O segundo eixo é a matriz relacional (relational
matrix no dizer dos antropólogos). Os africanos usam a palavra ubuntu
que significa:"Eu sou o que sou porque pertenço à comunidade" ou "eu sou
o que sou através de você, e você é você através de mim". Todos
precisamos uns dos outros; somos interdependentes. O que a física
quântica e a nova cosmologia dizem acerca de interconexão de todos com
todos é uma evidência para o espírito africano.
A essa comunidade
pertencem os mortos como Mandela. Eles não vão ao céu, pois o céu não é
um lugar geográfico, mas um modo de ser deste nosso mundo. Os mortos
continuam no meio do povo como conselheiros e guardiães das tradições
sagradas.
O terceiro eixo são os rituais e celebrações. Ficamos
admirados que se dedique um dia inteiro de orações por Mandela, com
missas e ritos. Eles sentem Deus na pele, nós ocidentais na cabeça. Por
isso dançam e mexem todo o corpo, enquanto nós ficamos frios e duros
como um cabo de vassoura.
Experiências importantes da vida
pessoal, social e sazonal são celebradas com ritos, danças, músicas e
apresentações de máscaras. Estas representam as energias que podem ser
benéficas ou maléficas. É nos rituais que ambas se equilibram e se
festeja a primazia do sentido sobre o absurdo.
Notoriamente, é
pelas festas e ritos que a sociedade refaz suas relações e reforça a
coesão social. Ademais nem tudo é trabalho e luta. Há a celebração da
vida, o resgate das memórias coletivas e a recordação das vitórias sobre
ameaças vividas.
Apraz-me trazer o testemunho pessoal de um dos
nossos mais brilhantes jornalistas, Washington Novaes:"Há alguns anos,
na África do Sul, impressionei-me ao ver que bastava se reunirem três ou
quatro negros para começarem a cantar e a dançar, com um largo sorriso.

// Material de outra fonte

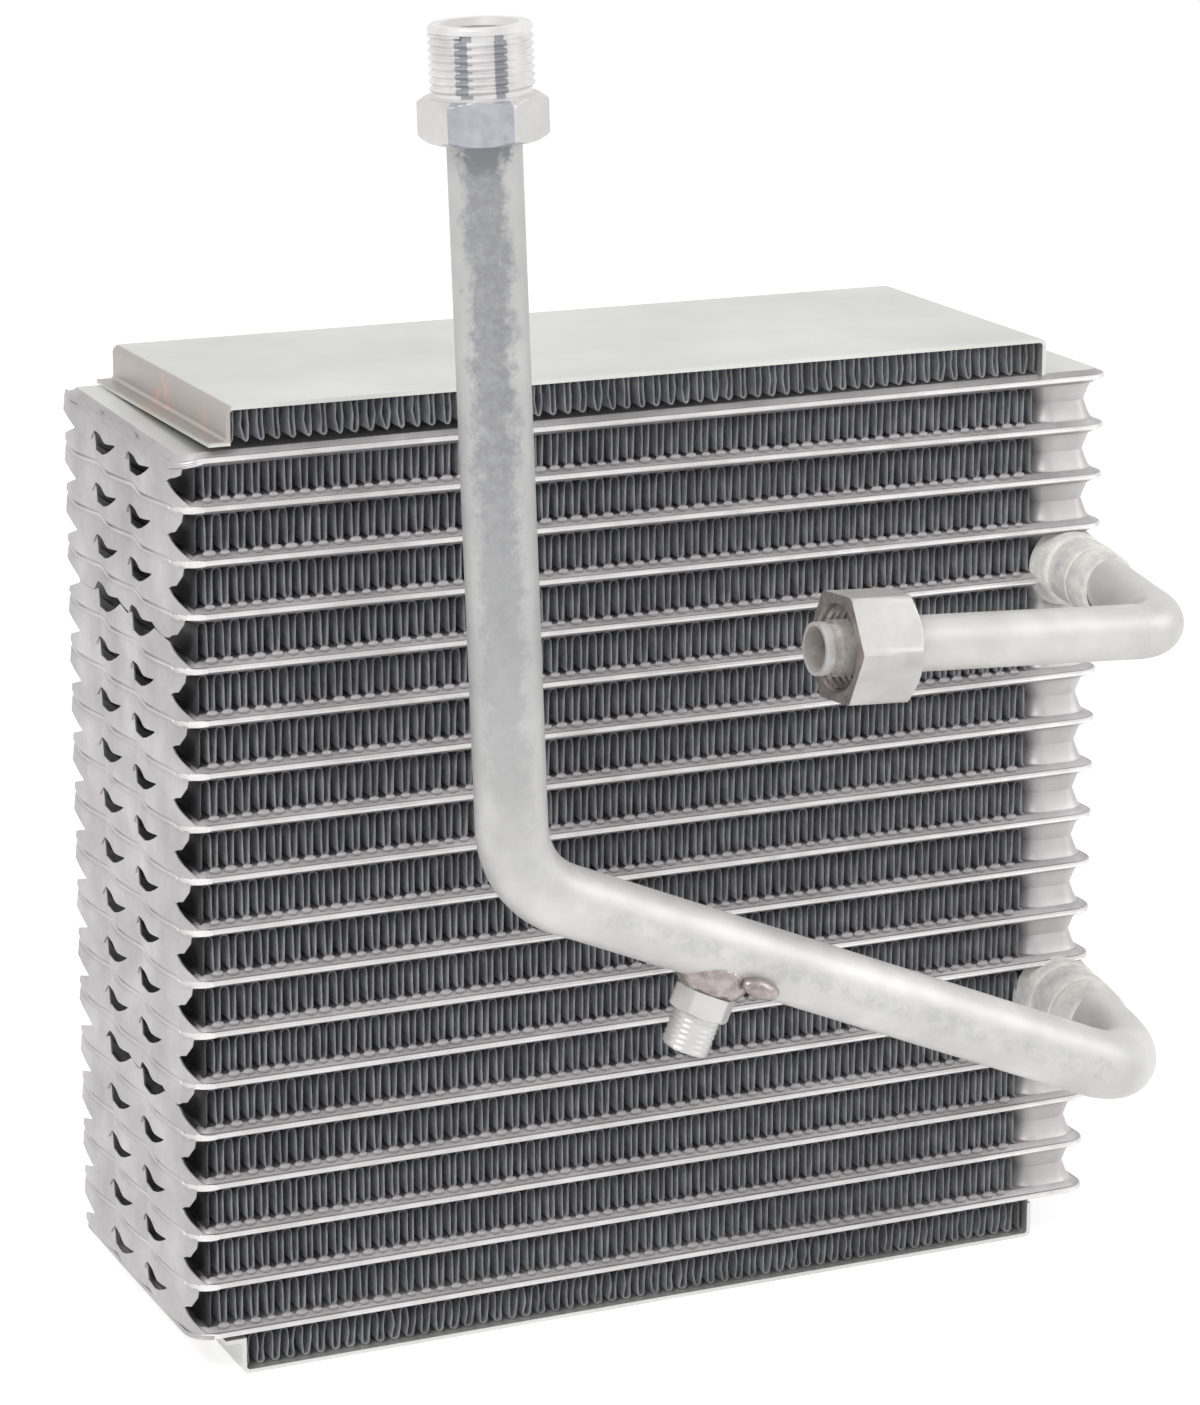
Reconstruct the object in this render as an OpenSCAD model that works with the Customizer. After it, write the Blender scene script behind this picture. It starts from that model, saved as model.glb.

Um dia, perguntei a um jovem motorista de táxi: "Seu povo sofreu e
ainda sofre muito. Mas basta se juntarem umas poucas pessoas, e vocês
estão dançando, cantando, rindo. De onde vem tanta força?" E ele: "Com o
sofrimento, nós aprendemos que a nossa alegria não pode depender de
nada fora de nós. Ela tem de ser só nossa, estar dentro de nós".
Nossa população afrodescendente nos dá a mesma amostra de alegria que nenhum capitalismo e consumismo pode oferecer.